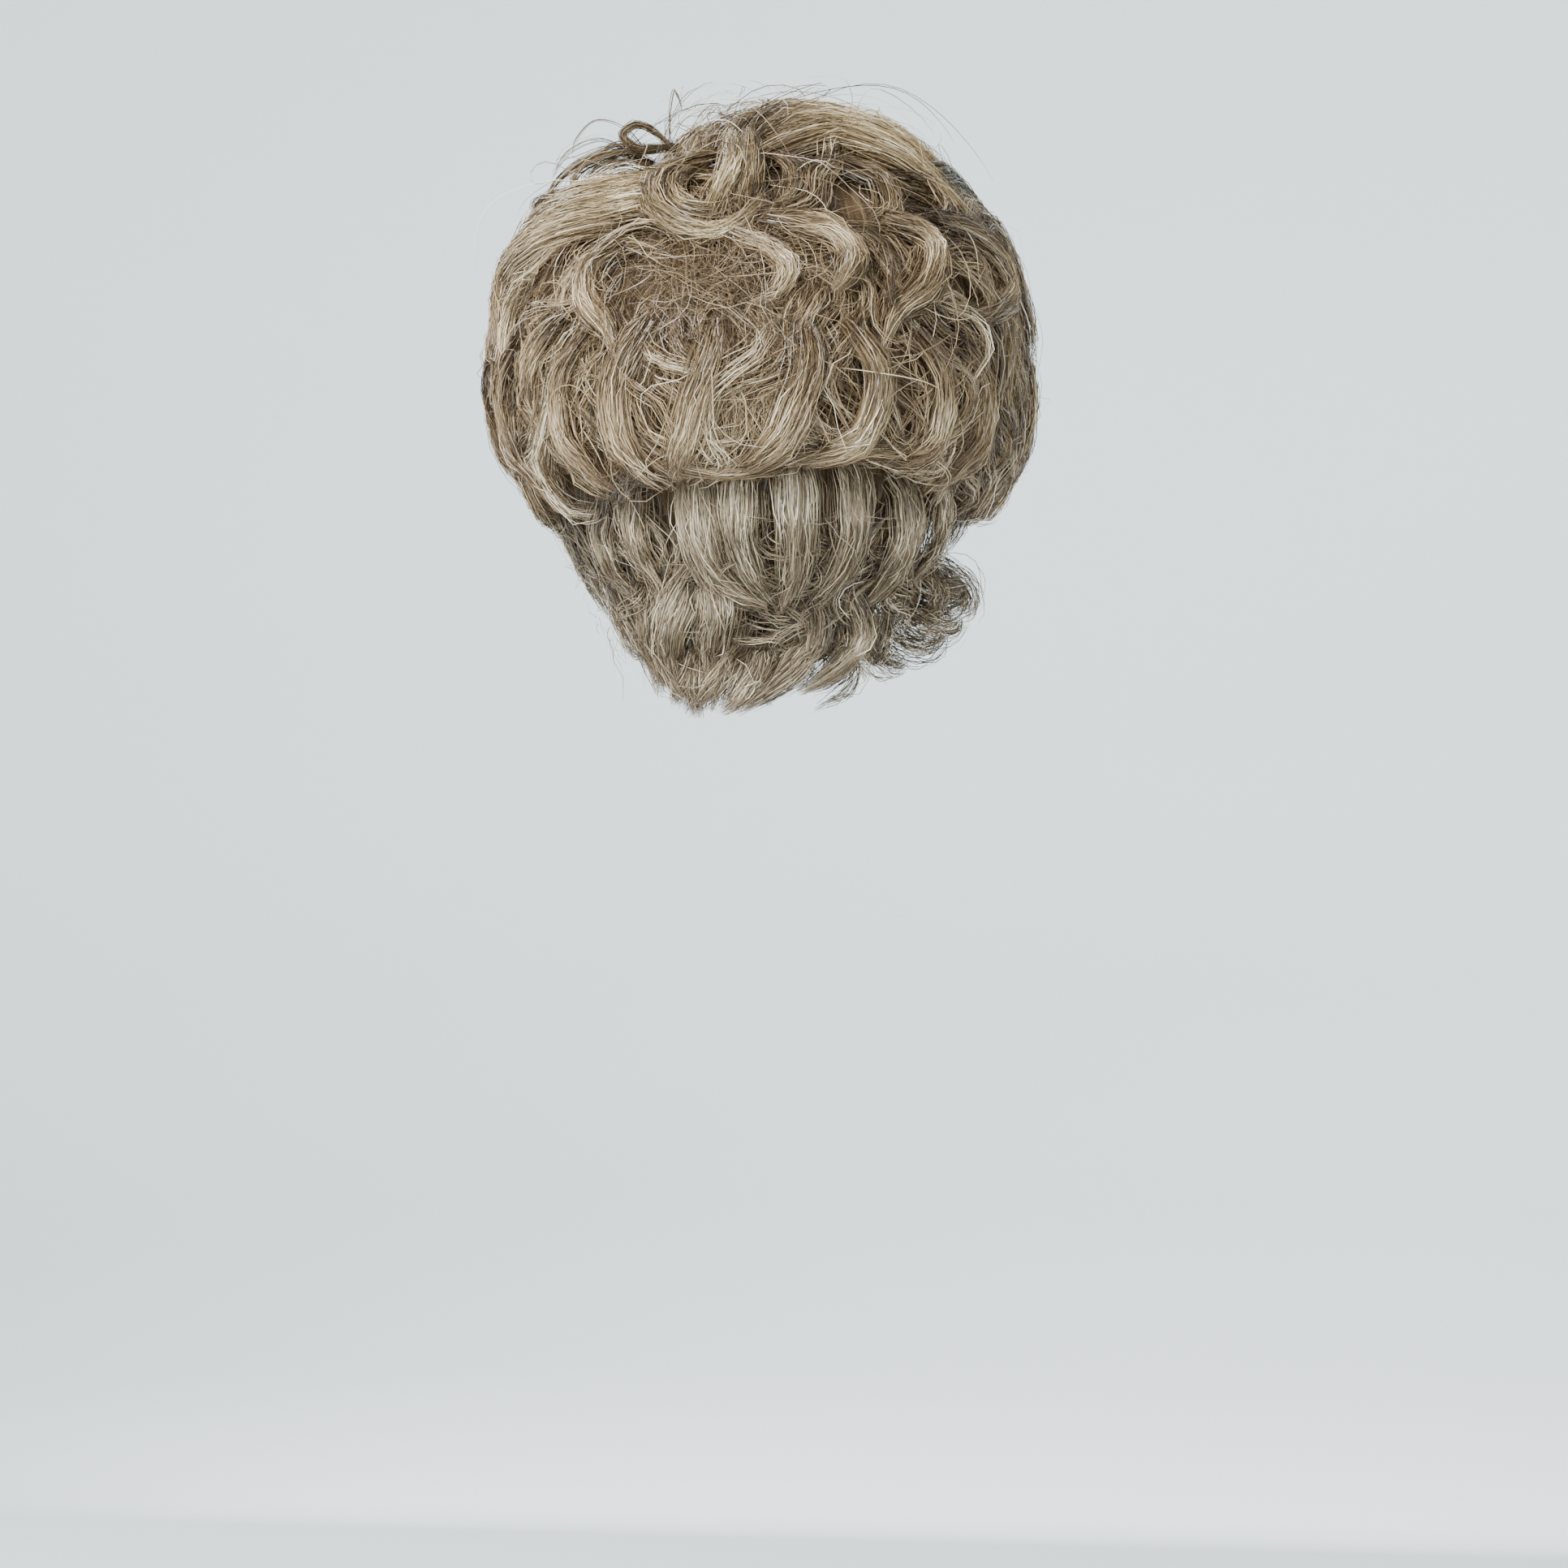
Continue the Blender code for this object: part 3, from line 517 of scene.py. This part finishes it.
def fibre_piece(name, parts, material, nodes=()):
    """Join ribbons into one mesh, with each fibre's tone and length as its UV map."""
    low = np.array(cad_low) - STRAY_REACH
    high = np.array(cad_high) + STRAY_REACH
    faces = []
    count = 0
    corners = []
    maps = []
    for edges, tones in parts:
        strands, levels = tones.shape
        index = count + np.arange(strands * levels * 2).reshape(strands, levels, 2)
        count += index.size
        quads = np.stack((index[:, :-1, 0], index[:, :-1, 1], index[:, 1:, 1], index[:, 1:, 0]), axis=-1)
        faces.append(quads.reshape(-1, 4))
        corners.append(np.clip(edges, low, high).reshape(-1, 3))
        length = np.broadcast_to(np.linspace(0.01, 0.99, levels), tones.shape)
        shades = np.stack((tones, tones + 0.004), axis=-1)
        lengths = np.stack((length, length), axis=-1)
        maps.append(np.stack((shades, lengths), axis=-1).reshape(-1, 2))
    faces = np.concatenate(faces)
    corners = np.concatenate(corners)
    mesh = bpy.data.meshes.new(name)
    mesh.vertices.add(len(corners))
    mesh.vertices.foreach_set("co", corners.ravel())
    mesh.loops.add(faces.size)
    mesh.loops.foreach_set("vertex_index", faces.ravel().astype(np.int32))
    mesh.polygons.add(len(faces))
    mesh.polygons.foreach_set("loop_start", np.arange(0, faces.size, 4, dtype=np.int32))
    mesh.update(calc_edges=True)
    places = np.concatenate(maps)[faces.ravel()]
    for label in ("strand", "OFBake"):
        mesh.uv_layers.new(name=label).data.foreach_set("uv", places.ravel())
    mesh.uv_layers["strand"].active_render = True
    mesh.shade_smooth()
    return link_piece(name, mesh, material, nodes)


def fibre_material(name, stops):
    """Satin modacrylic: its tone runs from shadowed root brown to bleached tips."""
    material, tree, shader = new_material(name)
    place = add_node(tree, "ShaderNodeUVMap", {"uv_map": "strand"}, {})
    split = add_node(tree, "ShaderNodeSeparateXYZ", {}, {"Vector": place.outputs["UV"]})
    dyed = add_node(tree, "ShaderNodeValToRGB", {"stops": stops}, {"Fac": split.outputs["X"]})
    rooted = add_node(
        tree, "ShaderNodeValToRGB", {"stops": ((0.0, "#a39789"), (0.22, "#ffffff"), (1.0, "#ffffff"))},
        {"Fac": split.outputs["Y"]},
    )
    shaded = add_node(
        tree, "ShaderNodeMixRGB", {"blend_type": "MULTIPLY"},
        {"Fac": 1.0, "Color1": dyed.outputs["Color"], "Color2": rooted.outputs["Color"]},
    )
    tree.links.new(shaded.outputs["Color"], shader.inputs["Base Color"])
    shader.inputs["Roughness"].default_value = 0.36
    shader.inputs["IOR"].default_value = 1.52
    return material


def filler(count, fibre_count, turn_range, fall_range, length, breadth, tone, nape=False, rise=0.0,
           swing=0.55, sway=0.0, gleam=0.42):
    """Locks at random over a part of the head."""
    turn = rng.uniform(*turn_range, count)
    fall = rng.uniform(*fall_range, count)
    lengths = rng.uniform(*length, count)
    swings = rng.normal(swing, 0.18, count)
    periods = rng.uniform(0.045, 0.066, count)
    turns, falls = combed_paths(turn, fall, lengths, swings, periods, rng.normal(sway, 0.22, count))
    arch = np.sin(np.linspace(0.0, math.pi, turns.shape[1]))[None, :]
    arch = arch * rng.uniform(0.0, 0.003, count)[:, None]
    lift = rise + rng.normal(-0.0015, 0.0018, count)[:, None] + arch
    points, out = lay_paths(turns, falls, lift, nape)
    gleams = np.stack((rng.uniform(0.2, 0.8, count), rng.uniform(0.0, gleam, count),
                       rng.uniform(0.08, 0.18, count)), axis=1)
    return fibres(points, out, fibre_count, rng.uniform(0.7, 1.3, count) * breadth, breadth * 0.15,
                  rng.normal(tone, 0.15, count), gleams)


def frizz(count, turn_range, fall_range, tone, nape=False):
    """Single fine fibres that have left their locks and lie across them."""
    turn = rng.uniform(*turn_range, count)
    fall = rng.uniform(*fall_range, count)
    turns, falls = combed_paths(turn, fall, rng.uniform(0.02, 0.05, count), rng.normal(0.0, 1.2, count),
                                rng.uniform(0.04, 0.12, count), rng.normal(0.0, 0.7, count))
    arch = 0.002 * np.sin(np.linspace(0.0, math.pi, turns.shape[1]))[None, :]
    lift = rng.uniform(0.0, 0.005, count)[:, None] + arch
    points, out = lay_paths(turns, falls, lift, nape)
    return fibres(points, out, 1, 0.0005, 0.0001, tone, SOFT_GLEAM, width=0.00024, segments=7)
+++
Find each line holding the word "from" and copy it.

[The result]
Continue the Blender code for this object: part 3, from line 517 of scene.py. This part finishes it.
    """Satin modacrylic: its tone runs from shadowed root brown to bleached tips."""